Derrière les barreaux, on regarde plus NRJ 12 que Gilles Bouleau

© PASCAL PAVANI / AFP

De quelle manière le mouvement était-il suivi par vos codétenus ?

Les détenus qui suivent les informations sont une minorité. On ne va pas se mentir, la majorité passe son temps devant NRJ12. Pour les autres, ceux avec qui j’en ai parlé soutiennent plutôt le mouvement effectivement.

Je doute que les revendications se multiplient en prison. Là-bas, les gens n’ont plus envie de se battre. D’ailleurs, ils ne savent pas non plus comment se battre. Ils sont complètement défaitistes, pour eux, la situation ne va pas changer, en tout cas, pas en prison. Ils peuvent adhérer au mouvement des gilets jaunes, mais je ne pense pas que les détenus s’identifient, saisissent le mouvement pour en profiter et faire monter leurs revendications.

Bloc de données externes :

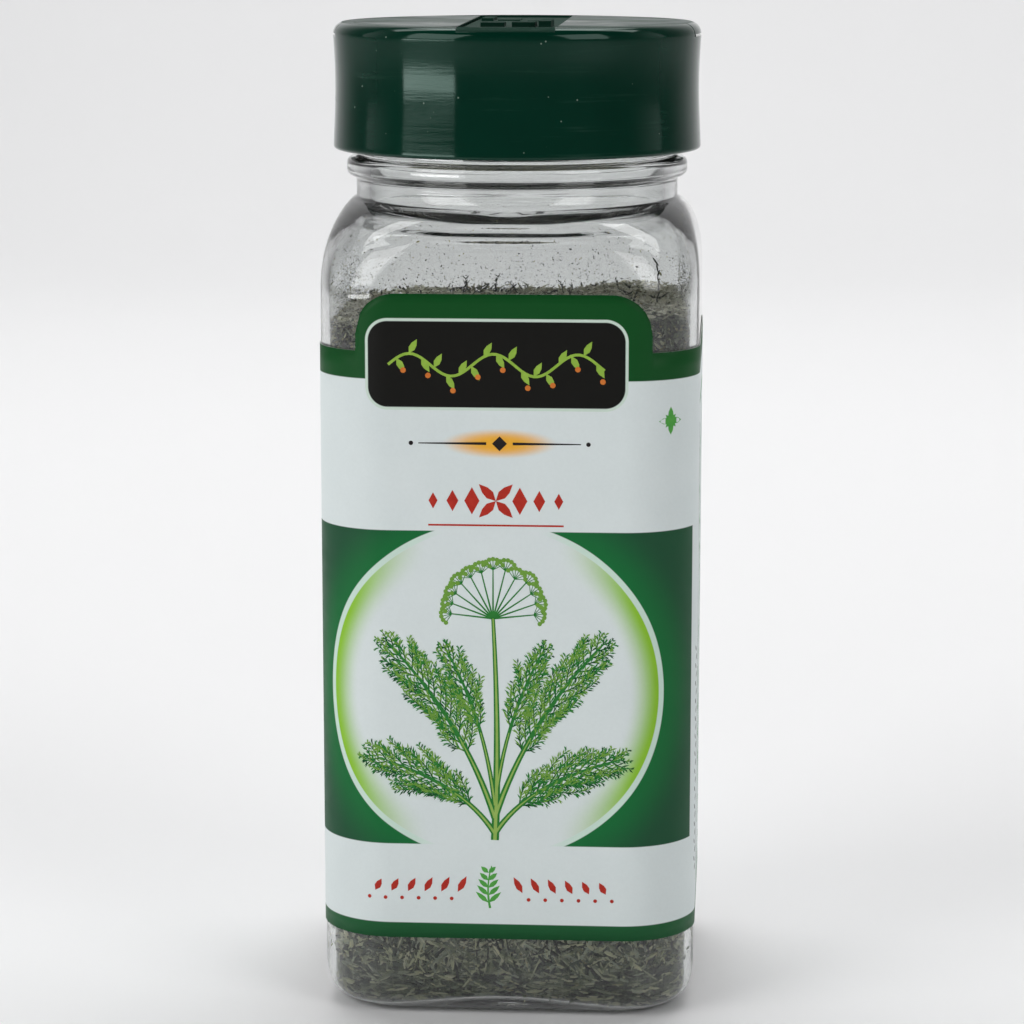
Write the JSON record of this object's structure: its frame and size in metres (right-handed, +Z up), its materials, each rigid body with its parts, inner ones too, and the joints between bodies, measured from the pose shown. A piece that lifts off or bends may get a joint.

Honnêtement, beaucoup de personnes incarcérées sont dans un délire tel qu’elles ont oublié toute forme de revendication. Pour la plupart, on les a laissés partir beaucoup trop loin et on ne peut plus les rattraper maintenant. La question d’intégration dans la société ne les concerne plus. Ils vivent leur vie en prison tranquille, si je puis dire… Aussi tranquillement que faire se peut, disons. 

La prison, une réalité à mille lieux des Champs-Élysées

Manifestation des “gilets jaunes” à Paris, samedi 1er décembre. © Louis Lepron

Après votre sortie, samedi 1er décembre, avez-vous pris part à la manifestation ?

Absolument pas, je sors de prison. Je dois encore me réapproprier ma liberté, c’est déjà chelou [sic] de sortir. Je comprends l’importance du mouvement mais j’ai mes propres batailles d’ex-détenu à mener. Je suis sorti il y a dix jours après trois ans, j’ai d’autres trucs à faire.

Quelle est votre opinion sur le mouvement ?

Je pense que les gens ont fondamentalement raison de se battre pour des choses comme la redistribution des richesses, l’utilisation de notre argent, même moi depuis ma cellule je me suis rendu compte à quel point on fait n’importe quoi avec notre argent. Mais je ne suis pas sûr que les revendications soient bien toutes réfléchies. Mais on ne peut pas demander à un mouvement aussi spontané de faire dans la précision.

Et concernant les violences ?

J’étais désolé en voyant les images de l’Arc-de-Triomphe. Je trouve ça très très con de défoncer les vitrines d’un magasin ou d’une Porsche, mais alors défoncer le patrimoine, c’est non. Je pense qu’on ne devrait même pas s’attarder sur ça.